Os principais pintores de Nápoles foram convidados para ilustrar os atos de misericórdia e, o lugar de honra, acima do altar, foi concedido a Caravaggio, em 1608, pois embora fosse visto de forma dúbia pela igreja, era um dos pintores mais proeminentes de sua época e a igreja queria ter um trabalho dele para vangloriar-se.
Caravaggio decidiu fazer algo nunca feito antes na história da pintura religiosa e incluiu todos os sete atos da misericórdia em uma mesma tela, que assume, assim, a aparência de uma peça de teatro. A tela é cortada ao meio por uma parede divisória, tendo na parte de cima a Madonna della Misericordia, suspensa por nove anjos e o menino Jesus olhando para a escuridão da Terra.
Abaixo da linha divisória, o mundo humano aparece conturbado, com seu sofrimento prosseguindo sem tomar conhecimento da presença da Madonna. Várias cenas são reproduzidas concomitantemente na tela, representando cada um dos atos de misericórdia, os homens e mulheres, tem os rostos e os corpos dos mendigos de rua.

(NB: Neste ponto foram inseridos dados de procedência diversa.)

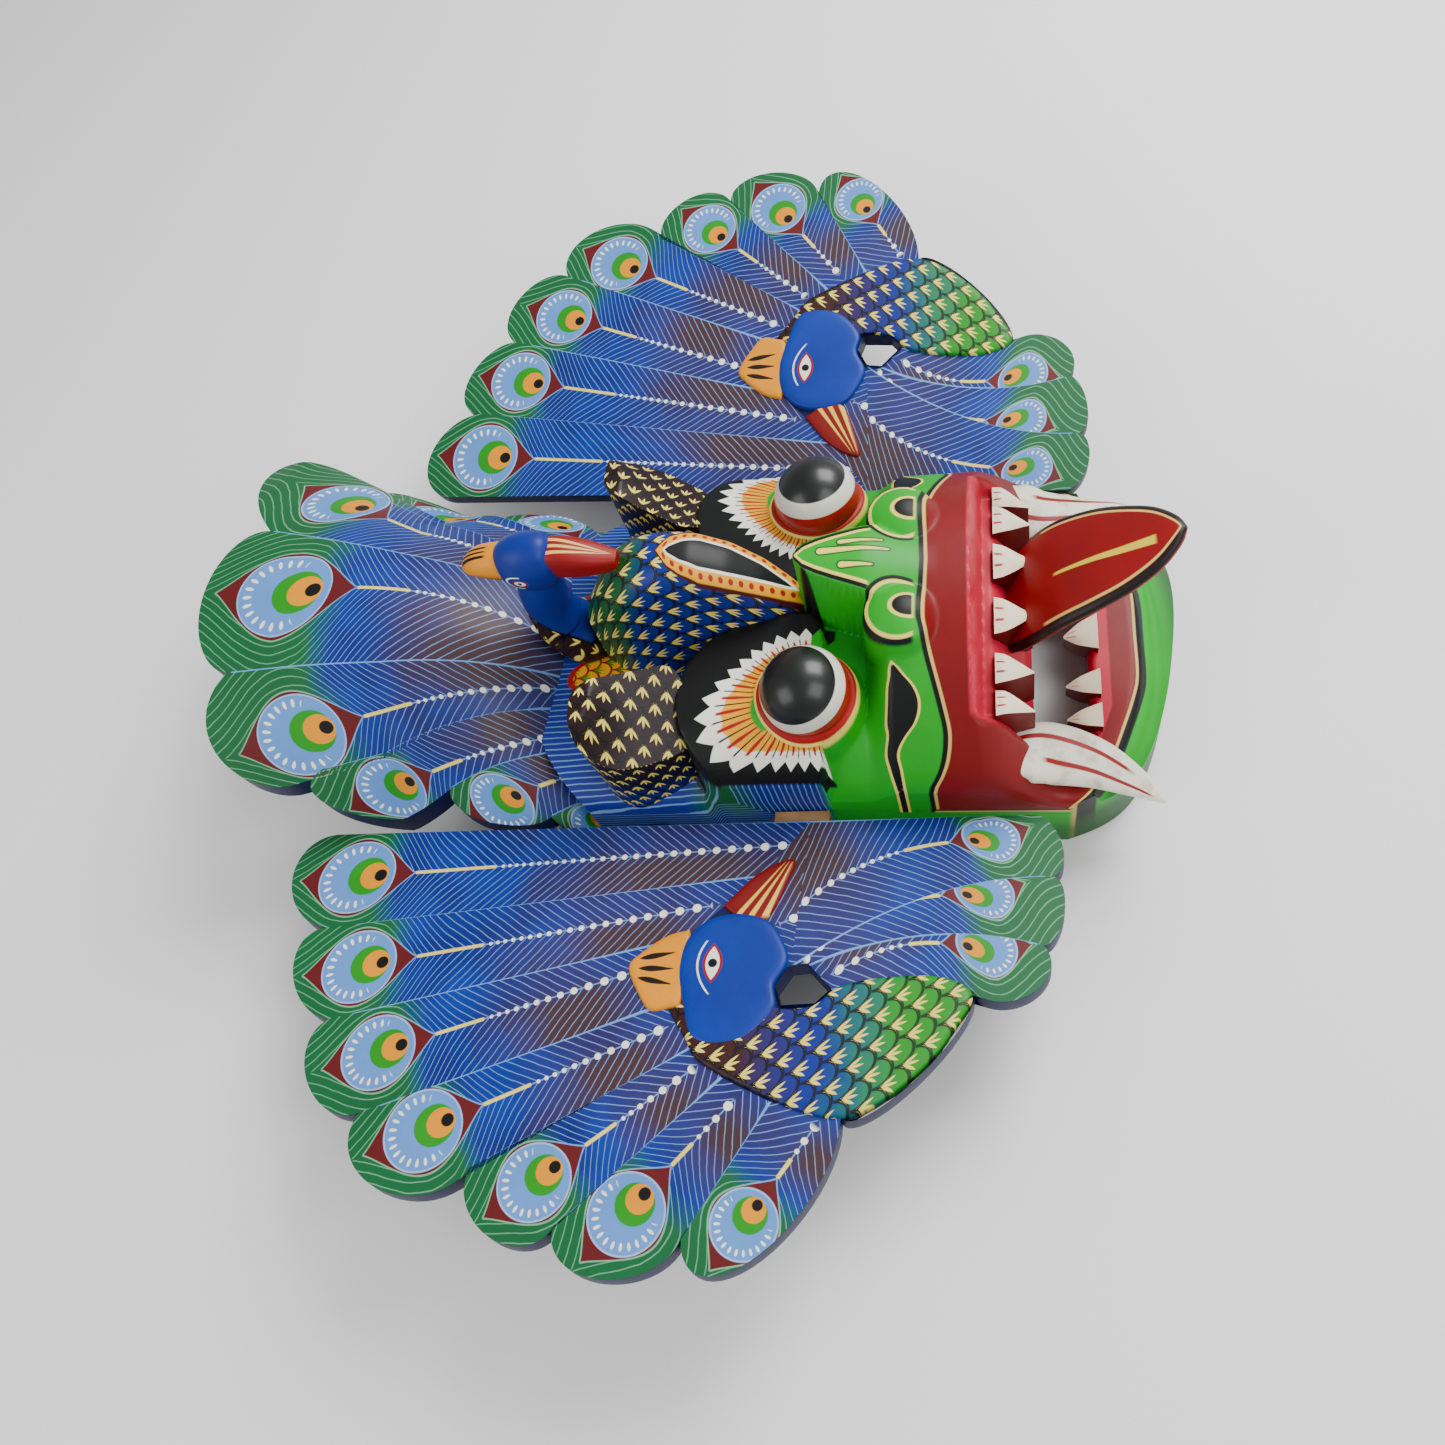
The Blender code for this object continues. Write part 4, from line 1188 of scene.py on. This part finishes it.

Caravaggio inclui o expectador em seu cenário, motivando-o a sentir-se responsável por seus irmão e irmãs miseráveis, impelindo-o a ação. O cenário de Caravaggio não é inventando ou alegórico como os cenários preparados pela igreja ou como os entretenimentos estilizados da "commedia dell'arte". Quando ele concede aos miseráveis de Nápoles um cenário em seus quadros sagrados, além de ir contra os antigos preceitos do Concílio de Trento, Caravaggio estava dando continuidade á apropriação de um palco público que as pessoas comuns haviam começado nas ruas da cidade, com a commedia, com o carnaval e até com as procissões da igreja.
Desta forma, os quadros de Caravaggio permanecem como um lembrete contra a hipocrisia e esta tela "Sete atos de misericórdia" mostra a realidade social da época, os contrastes entre ricos e miseráveis, as intervenções e a hipocrisia da igreja.